Zwar sei gemäß Andreas Stangl, Vorsitzender des ÖGB Oberösterreich, die Situation am Arbeitsmarkt „hervorragend. Dennoch gibt es Menschen, die keine Arbeit finden. Was auf den ersten Blick paradox erscheint, liegt aber in den meisten Fällen nicht an mangelnder Motivation, zu arbeiten. Jährlich gibt es 558.138 Arbeitsaufnahmen in unselbständige Beschäftigung aus der Arbeitslosigkeit. Von Arbeitsunwilligkeit kann angesichts dieser Zahlen keine Rede sein. Vielmehr sind es strukturelle Probleme, die arbeitslosen Menschen zu schaffen machen. (…) Im Bereich der jungen Menschen haben wir ein großes Potential. Ein Blick in die Arbeitslosenstatistik eröffnet, dass 450 Jugendliche ihren Wunschberuf nicht erlernen können. Zusätzlich sind über 4.500 junge Menschen bis zu einem Alter von 24 Jahren jährlich von Arbeitslosigkeit betroffen. Es muss unser Ziel sein, Ausbildungsabbrüche zu verhindern. Großer Handlungsbedarf besteht in jenen Lehrberufen, in denen fast die Hälfte der Lehrlinge die Ausbildung nicht positiv zu Ende bringen“, so Stangl.
Neue Perspektiven durch JU-CAN
Das Projekt JU-CAN leistet hier wertvolle Hilfestellung: Die Jugendlichen Nico Haider und Isabella Freilinger schildern ihre Erfahrungen: „Wir haben die Möglichkeit, dass wir bei der Arbeitssuche unterstützt werden. Gemeinsam mit den Trainer:innen schreiben wir Bewerbungen, besuchen Workshops und absolvieren Einzelgespräche“, erzählen die beiden. Neben den Workshops wird auch gemeinsam gekocht, was insbesondere Nico sehr schätzt.
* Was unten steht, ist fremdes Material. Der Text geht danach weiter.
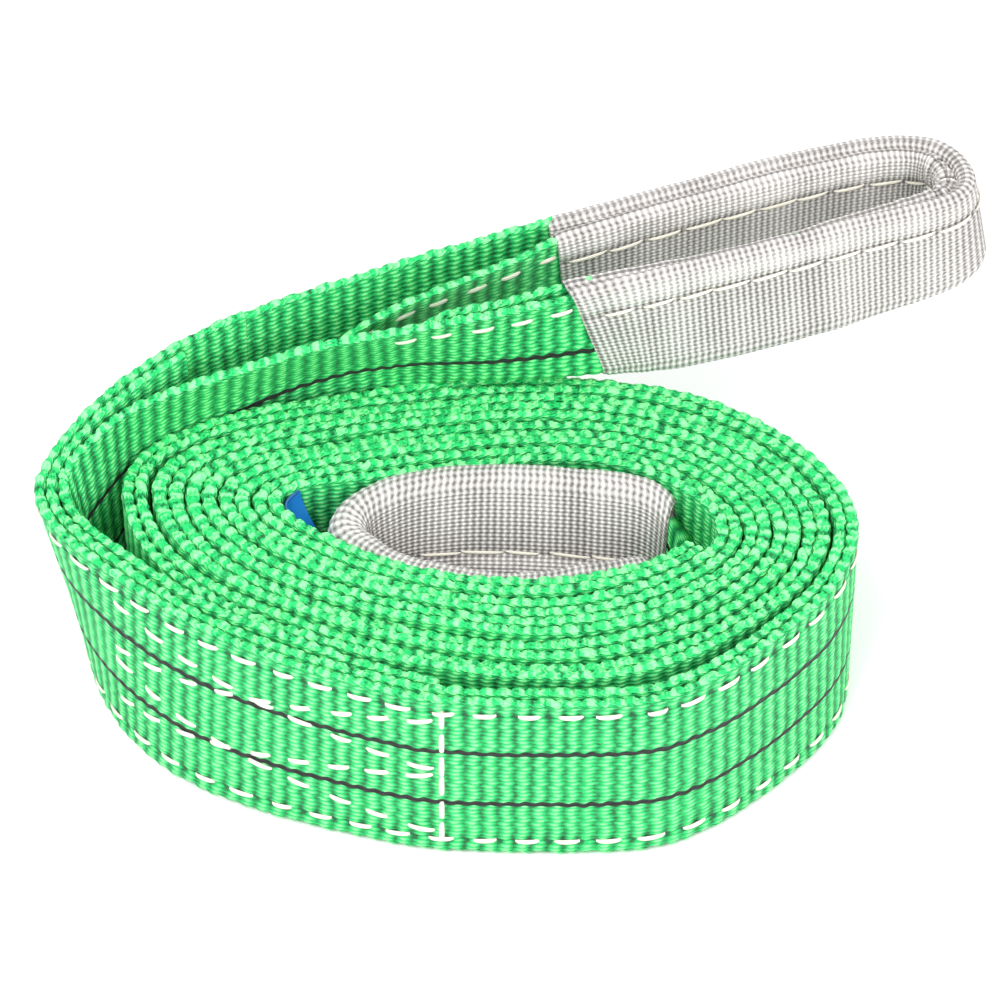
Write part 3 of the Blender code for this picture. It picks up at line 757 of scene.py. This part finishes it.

Er sieht sich in Zukunft in einem „kreativen Beruf“ und möchte als Musiker selbstständig werden. Isabella wünscht sich eine Ausbildung als Lackiertechnikerin oder Gerichtsmedizinerin. Zudem hat sie vor Kurzem als Einrichtungsberaterin geschnuppert – die positiven Rückmeldungen hätten sie in ihrer Berufsfindung gestärkt, erzählt die Jugendliche. Darüber hinaus lerne man durch den Austausch mit den Trainer:innen und anderen Jugendlichen viel voneinander, sind sich die beiden Projektteilnehmer:innen einig.